> Source data:
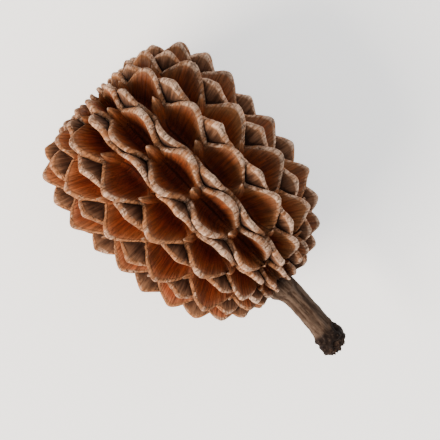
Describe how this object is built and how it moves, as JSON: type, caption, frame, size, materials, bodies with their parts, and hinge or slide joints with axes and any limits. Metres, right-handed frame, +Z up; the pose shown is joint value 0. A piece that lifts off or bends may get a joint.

...

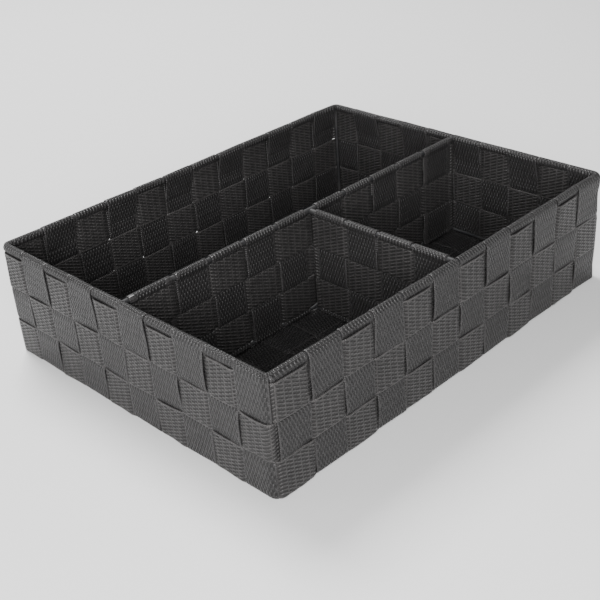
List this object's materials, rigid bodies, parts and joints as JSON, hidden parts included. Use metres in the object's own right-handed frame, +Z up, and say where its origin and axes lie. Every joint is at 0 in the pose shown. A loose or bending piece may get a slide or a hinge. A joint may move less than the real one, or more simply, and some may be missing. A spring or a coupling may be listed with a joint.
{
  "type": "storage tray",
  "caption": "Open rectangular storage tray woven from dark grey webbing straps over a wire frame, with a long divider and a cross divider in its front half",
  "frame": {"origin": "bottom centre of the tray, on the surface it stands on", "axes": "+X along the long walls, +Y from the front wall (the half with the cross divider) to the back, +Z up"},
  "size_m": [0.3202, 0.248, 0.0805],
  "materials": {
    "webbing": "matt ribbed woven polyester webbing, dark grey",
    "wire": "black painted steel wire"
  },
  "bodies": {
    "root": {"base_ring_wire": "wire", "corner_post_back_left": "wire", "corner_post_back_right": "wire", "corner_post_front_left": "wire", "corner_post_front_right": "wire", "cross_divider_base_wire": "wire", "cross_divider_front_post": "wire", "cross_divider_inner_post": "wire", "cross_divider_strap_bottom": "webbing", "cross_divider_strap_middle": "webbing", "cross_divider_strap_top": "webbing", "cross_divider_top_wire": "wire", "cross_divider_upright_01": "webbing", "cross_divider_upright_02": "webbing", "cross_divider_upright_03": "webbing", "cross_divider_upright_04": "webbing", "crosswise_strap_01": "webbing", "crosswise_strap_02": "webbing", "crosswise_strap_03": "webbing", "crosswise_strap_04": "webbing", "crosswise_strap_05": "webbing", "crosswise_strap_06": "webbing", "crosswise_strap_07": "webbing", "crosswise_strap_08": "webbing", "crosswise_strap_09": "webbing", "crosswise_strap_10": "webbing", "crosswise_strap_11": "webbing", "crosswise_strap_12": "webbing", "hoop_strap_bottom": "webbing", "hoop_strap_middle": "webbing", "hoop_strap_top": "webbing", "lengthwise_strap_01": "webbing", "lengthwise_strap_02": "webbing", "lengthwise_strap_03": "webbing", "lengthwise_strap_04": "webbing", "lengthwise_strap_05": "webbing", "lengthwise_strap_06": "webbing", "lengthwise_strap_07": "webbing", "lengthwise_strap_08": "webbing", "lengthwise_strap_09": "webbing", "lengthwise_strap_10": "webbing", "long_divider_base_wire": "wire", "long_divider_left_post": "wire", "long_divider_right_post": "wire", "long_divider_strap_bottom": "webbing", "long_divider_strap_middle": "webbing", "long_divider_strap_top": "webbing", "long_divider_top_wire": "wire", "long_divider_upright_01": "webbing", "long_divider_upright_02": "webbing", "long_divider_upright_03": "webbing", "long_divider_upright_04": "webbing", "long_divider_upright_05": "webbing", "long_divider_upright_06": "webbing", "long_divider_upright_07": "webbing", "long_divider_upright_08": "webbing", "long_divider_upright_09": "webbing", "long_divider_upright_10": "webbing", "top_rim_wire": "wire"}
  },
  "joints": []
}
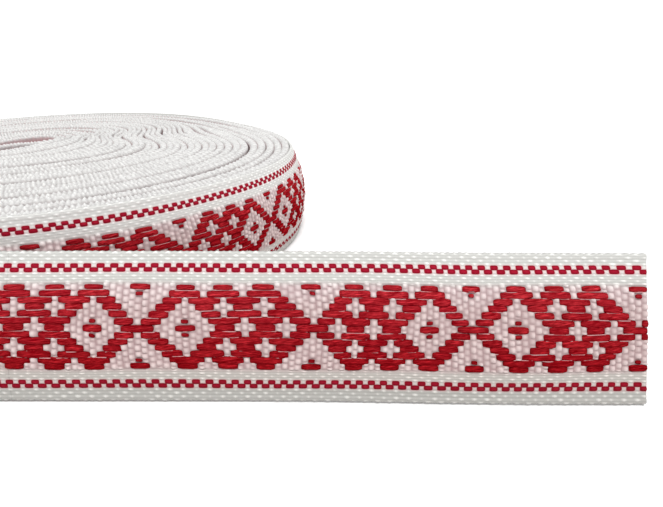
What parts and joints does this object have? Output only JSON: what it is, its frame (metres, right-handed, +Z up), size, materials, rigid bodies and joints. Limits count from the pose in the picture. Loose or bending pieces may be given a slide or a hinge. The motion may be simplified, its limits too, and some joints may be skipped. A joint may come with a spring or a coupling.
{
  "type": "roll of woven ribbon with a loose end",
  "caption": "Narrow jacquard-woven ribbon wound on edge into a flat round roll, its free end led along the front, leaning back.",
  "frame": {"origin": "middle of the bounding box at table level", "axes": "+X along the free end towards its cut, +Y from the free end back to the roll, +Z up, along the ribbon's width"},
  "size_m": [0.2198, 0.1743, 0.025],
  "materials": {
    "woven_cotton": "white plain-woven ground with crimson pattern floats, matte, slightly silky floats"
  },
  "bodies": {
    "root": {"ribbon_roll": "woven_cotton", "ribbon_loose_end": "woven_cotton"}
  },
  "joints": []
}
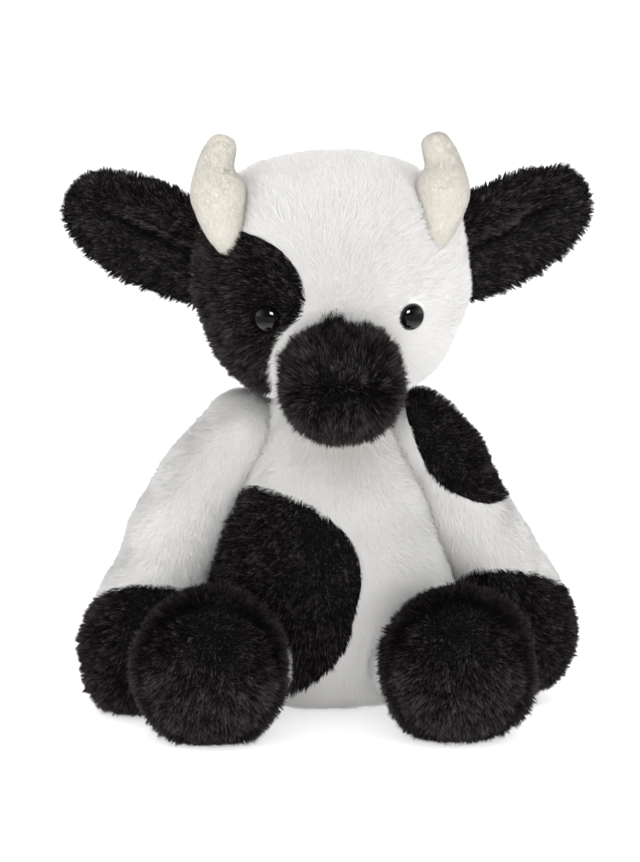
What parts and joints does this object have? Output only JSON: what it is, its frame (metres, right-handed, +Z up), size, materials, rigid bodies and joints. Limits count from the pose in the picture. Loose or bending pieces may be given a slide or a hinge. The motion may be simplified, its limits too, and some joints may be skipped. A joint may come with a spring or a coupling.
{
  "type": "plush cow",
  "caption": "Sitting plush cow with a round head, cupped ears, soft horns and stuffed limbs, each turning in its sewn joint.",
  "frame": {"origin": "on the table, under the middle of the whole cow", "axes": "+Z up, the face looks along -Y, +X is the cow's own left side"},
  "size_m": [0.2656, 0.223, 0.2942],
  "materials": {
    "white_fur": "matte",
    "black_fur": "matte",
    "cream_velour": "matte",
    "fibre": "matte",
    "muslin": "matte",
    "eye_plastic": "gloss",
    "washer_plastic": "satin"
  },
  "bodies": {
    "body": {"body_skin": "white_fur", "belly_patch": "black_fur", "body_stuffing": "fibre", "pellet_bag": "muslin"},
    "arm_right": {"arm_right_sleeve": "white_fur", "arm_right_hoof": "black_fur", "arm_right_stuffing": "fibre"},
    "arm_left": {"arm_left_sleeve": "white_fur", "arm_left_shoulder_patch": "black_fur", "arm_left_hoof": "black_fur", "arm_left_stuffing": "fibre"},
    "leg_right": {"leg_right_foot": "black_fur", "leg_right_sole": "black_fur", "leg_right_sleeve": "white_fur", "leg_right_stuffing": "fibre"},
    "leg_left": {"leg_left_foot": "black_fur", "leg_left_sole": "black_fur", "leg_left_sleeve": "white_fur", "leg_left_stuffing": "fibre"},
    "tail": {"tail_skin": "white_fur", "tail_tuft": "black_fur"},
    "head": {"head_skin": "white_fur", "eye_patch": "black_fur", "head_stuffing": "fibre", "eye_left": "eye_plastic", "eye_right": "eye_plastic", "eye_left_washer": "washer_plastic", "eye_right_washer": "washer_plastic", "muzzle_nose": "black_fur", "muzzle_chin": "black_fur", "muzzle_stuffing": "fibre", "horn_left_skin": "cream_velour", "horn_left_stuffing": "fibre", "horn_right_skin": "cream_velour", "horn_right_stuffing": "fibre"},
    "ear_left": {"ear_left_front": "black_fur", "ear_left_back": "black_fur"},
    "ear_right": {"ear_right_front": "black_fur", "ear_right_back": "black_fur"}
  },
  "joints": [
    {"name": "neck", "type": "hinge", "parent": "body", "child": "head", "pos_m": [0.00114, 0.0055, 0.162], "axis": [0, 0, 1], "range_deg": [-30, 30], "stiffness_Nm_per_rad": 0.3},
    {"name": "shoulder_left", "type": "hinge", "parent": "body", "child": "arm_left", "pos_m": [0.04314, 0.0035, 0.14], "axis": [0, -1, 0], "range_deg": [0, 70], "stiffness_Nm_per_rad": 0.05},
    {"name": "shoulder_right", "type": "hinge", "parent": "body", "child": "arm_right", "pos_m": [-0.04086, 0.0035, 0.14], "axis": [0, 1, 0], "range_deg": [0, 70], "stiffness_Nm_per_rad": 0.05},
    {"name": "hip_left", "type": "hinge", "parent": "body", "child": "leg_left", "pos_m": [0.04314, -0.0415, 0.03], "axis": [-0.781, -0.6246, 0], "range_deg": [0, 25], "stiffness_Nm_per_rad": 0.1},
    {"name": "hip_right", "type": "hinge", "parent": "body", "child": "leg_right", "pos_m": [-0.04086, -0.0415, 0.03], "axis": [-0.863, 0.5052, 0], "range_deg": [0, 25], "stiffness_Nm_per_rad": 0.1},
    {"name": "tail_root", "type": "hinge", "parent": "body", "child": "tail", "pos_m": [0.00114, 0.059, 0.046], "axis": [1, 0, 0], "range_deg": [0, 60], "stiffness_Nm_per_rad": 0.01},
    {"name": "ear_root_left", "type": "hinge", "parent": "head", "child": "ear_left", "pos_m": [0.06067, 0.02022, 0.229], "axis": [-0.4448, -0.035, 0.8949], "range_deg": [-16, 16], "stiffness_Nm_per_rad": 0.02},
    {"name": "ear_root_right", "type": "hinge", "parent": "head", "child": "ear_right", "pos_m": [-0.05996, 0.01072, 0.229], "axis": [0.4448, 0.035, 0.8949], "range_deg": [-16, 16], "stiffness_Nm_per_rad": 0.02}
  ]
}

> Goal: From the entries above, copy each line holding "slide".

> Finished answer:
Describe how this object is built and how it moves, as JSON: type, caption, frame, size, materials, bodies with their parts, and hinge or slide joints with axes and any limits. Metres, right-handed frame, +Z up; the pose shown is joint value 0. A piece that lifts off or bends may get a joint.
List this object's materials, rigid bodies, parts and joints as JSON, hidden parts included. Use metres in the object's own right-handed frame, +Z up, and say where its origin and axes lie. Every joint is at 0 in the pose shown. A loose or bending piece may get a slide or a hinge. A joint may move less than the real one, or more simply, and some may be missing. A spring or a coupling may be listed with a joint.
What parts and joints does this object have? Output only JSON: what it is, its frame (metres, right-handed, +Z up), size, materials, rigid bodies and joints. Limits count from the pose in the picture. Loose or bending pieces may be given a slide or a hinge. The motion may be simplified, its limits too, and some joints may be skipped. A joint may come with a spring or a coupling.
What parts and joints does this object have? Output only JSON: what it is, its frame (metres, right-handed, +Z up), size, materials, rigid bodies and joints. Limits count from the pose in the picture. Loose or bending pieces may be given a slide or a hinge. The motion may be simplified, its limits too, and some joints may be skipped. A joint may come with a spring or a coupling.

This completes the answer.